* [What the task requires]: The required output consists solely of the lines from the one containing "What build123d script" down to the one containing "LEAF_CORNER_R = 2.0", both included, each quoted exactly.

* [Dataset rows]:
⟨

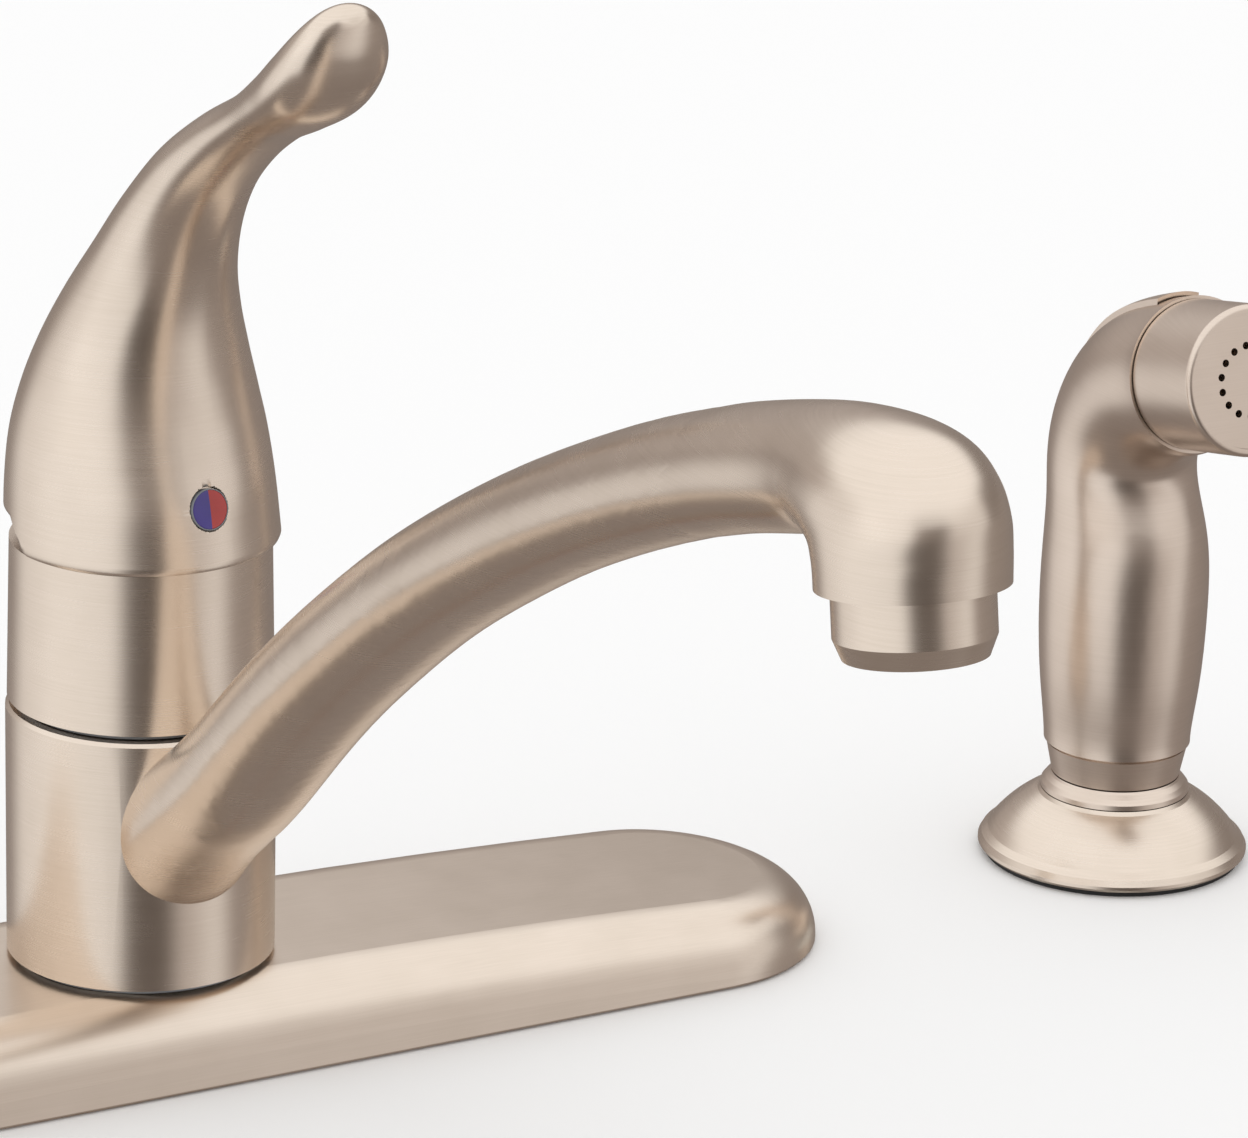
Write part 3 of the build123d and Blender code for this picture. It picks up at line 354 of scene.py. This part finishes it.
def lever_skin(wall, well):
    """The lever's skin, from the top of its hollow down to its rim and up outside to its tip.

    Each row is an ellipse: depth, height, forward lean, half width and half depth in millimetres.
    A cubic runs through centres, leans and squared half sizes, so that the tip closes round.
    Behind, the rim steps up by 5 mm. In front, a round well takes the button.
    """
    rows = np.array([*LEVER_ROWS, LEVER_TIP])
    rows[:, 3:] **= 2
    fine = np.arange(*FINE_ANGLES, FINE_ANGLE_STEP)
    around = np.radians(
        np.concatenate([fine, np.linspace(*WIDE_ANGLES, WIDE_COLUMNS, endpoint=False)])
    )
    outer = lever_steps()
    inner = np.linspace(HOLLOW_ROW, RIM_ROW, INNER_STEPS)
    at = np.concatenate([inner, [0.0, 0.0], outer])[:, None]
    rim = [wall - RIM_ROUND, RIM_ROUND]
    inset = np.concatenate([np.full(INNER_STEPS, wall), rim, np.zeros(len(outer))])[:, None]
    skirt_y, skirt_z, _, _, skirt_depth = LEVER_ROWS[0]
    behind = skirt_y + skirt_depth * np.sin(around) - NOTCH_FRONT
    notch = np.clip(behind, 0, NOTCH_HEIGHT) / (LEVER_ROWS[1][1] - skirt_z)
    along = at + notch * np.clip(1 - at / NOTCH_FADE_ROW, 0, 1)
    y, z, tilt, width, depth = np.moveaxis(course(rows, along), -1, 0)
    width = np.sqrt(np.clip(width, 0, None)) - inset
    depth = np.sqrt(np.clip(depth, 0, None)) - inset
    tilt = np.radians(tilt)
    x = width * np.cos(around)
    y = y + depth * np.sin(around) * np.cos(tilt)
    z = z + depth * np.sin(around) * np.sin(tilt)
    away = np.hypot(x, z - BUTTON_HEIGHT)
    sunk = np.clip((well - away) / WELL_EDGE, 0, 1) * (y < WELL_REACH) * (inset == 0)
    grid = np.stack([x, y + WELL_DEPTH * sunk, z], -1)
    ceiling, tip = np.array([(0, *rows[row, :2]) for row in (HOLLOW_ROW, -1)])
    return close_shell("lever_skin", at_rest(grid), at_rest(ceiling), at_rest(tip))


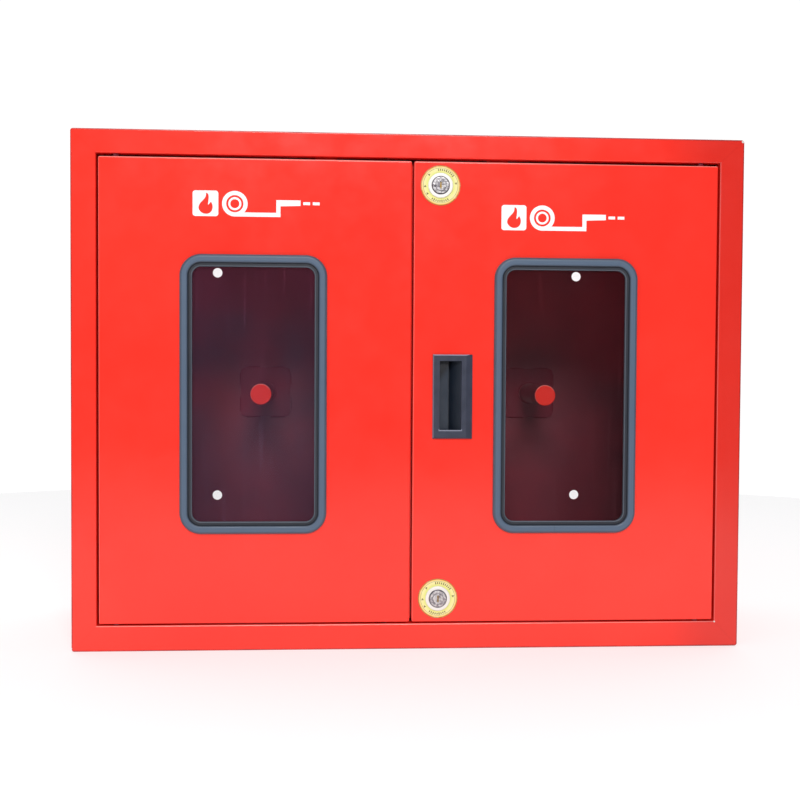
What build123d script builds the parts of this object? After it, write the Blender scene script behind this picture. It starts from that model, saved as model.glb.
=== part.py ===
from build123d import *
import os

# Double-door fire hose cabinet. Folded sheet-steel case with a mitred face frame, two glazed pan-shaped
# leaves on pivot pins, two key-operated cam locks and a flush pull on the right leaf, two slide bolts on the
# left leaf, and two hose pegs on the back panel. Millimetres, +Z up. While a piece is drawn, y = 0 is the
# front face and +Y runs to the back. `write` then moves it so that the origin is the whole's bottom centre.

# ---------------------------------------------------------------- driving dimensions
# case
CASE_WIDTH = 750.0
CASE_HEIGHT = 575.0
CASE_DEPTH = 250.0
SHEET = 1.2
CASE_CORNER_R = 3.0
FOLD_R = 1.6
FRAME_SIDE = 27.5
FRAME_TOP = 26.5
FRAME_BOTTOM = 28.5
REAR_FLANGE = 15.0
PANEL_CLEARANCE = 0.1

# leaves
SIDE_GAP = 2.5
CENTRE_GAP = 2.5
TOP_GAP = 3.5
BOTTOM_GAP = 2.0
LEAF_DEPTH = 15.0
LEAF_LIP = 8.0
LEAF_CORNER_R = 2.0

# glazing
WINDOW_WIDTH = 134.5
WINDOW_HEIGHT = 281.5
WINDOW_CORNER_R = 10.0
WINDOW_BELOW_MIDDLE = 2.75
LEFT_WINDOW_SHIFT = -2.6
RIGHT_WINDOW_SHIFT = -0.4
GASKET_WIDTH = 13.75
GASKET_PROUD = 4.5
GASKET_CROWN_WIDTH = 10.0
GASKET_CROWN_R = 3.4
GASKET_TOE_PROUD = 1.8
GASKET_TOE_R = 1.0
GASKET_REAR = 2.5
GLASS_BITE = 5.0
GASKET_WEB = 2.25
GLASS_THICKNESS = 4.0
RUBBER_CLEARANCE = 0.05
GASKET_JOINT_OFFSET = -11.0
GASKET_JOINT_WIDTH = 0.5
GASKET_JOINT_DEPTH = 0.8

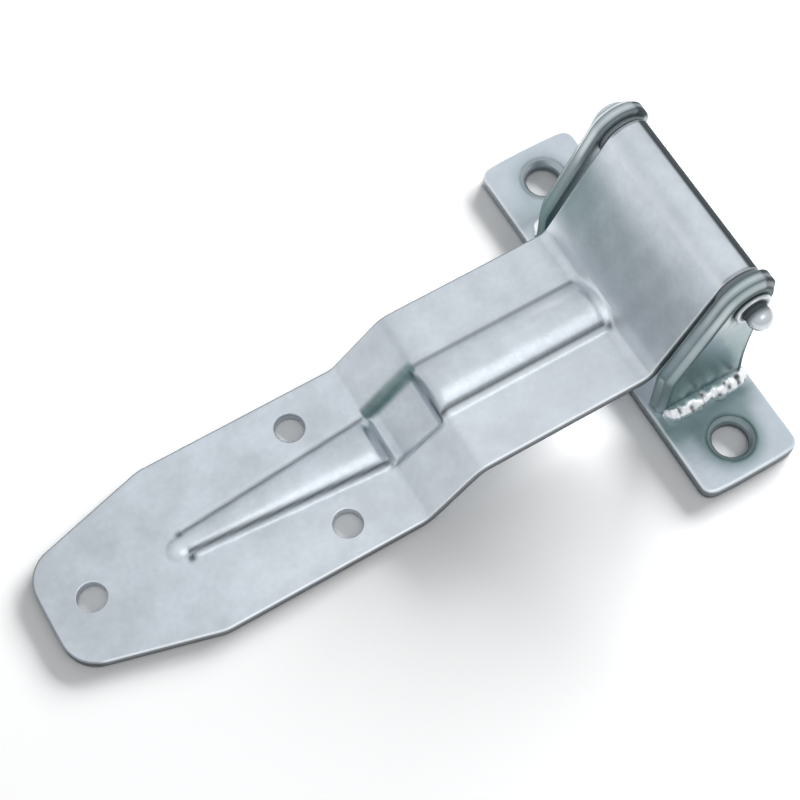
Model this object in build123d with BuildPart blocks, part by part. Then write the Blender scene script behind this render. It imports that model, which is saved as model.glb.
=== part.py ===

⟩

* [Correct result]:
What build123d script builds the parts of this object? After it, write the Blender scene script behind this picture. It starts from that model, saved as model.glb.
=== part.py ===
from build123d import *
import os

# Double-door fire hose cabinet. Folded sheet-steel case with a mitred face frame, two glazed pan-shaped
# leaves on pivot pins, two key-operated cam locks and a flush pull on the right leaf, two slide bolts on the
# left leaf, and two hose pegs on the back panel. Millimetres, +Z up. While a piece is drawn, y = 0 is the
# front face and +Y runs to the back. `write` then moves it so that the origin is the whole's bottom centre.

# ---------------------------------------------------------------- driving dimensions
# case
CASE_WIDTH = 750.0
CASE_HEIGHT = 575.0
CASE_DEPTH = 250.0
SHEET = 1.2
CASE_CORNER_R = 3.0
FOLD_R = 1.6
FRAME_SIDE = 27.5
FRAME_TOP = 26.5
FRAME_BOTTOM = 28.5
REAR_FLANGE = 15.0
PANEL_CLEARANCE = 0.1

# leaves
SIDE_GAP = 2.5
CENTRE_GAP = 2.5
TOP_GAP = 3.5
BOTTOM_GAP = 2.0
LEAF_DEPTH = 15.0
LEAF_LIP = 8.0
LEAF_CORNER_R = 2.0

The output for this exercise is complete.